Having identified South Africa as one of our strategic partners towards growing our mining sector, and on the back of improved diplomatic relations, I recently led a small delegation on a two-day working visit to South Africa, during which I met with my counterpart, the Minister of Mineral Resources, Hon. Mosebenzi Joseph Zwane, as well as the leadership of mining-related government entities, mining industry leaders and experts.

Our delegation gained a lot of insights from the knowledge sharing sessions with the leadership of the department of mineral resources, council of geosciences, Mintek and other government entities, and the progressive discussions on opportunities of collaboration with some of South Africa’s finance institutions – especially the Industrial Development Corporation (IDC).

Accordingly, the Ministry of Solid Minerals Development has outlined details of the implementation plan for the 2013 MOU on mining which provides details of the priority areas Nigeria wishes to benefit from the South African mining industry’s competitive advantage. These include: advanced geological surveys – detailed geo-sciences data generation; data interpretation analysis and application; assistance in the accreditation of the geosciences analytical metallurgical laboratories in Kaduna; exploration data reporting standards, etc.; mining governance – the review of existing legal and legislative framework; improved mines inspectorate operations and technologies; upgrading and management of cadastral processes and operations e.t.c.; mineral processing and development – processing of industrial minerals; beneficiation processes and technologies; value addition, quality assurance and standards in mineral development, e.t.c.

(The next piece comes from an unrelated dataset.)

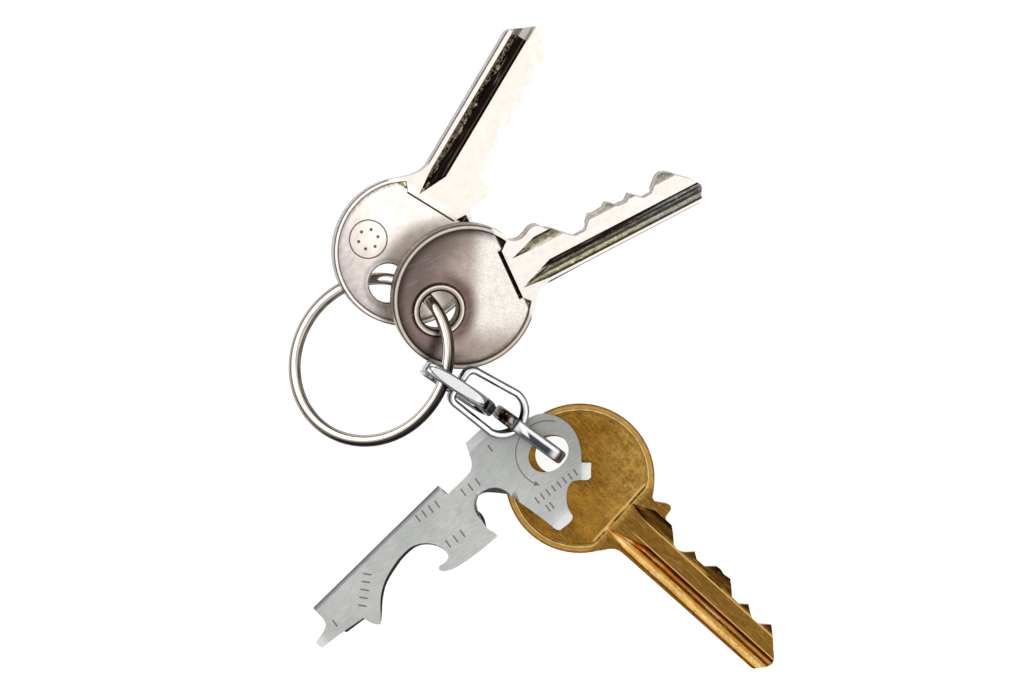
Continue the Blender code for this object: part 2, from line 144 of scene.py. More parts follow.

Other areas include metallurgy – improvement of metallurgical inspectorate operations and technologies; indigenous professional skill acquisition and technology transfer; metallurgical processes; steel making technologies etc; artisanal and small scale mining operation – production/supply of small and medium sized plants and machinery for small and mid-tier mining and processing e.g. the igoli gold processing mill; development of industrial clusters in downstream mineral fabrication and manufacturing; environmental safety and sustainability – enforcement of environmental safety and compliance regulations; review of sustainability frameworks and regulations; remediation processes, e.tc.

Nigeria is also looking to benefit from the wealth of human capital resource in South Africa’s mining industry in areas such as – capacity building in global best practices along the value chain of the mining industry – occupational, health, safety and environment (OHSE), mines inspectorate and revenue collection, Mineral Production Assessment (ASM) management, steel and metallurgical inspectorate technology and regulation, etc.; as well as benefiting from technical assistance in the development of coal-to-power projects in Nigeria as part of our objectives to achieve a vibrant energy mix and realise our target of 10,000 mw of energy by 2019. The ministry also seeks to learn from the optimal organisation of private sector players in the South African mining space.

Conversely, as South Africa’s putative oil industry gets off the ground, Nigeria should share the lessons that our experience affords us. Nigeria’s oil history, while it has a number of prominent missteps, still contains critical lessons which should be shared, together with our expertise in the oil and gas industry built over the years.

Invariably, both our countries need to implement a departure from the perception and treatment of resource-rich locales as extractive farms, and move towards encouraging the establishment of value-added economic activities within them. This administration is particularly focused on creating a broad spectrum of value-added activities by fully maximising the abundant opportunities for mineral beneficiation, exploiting the possibilities inherent in support services and support industries that will be nurtured around core mining activities.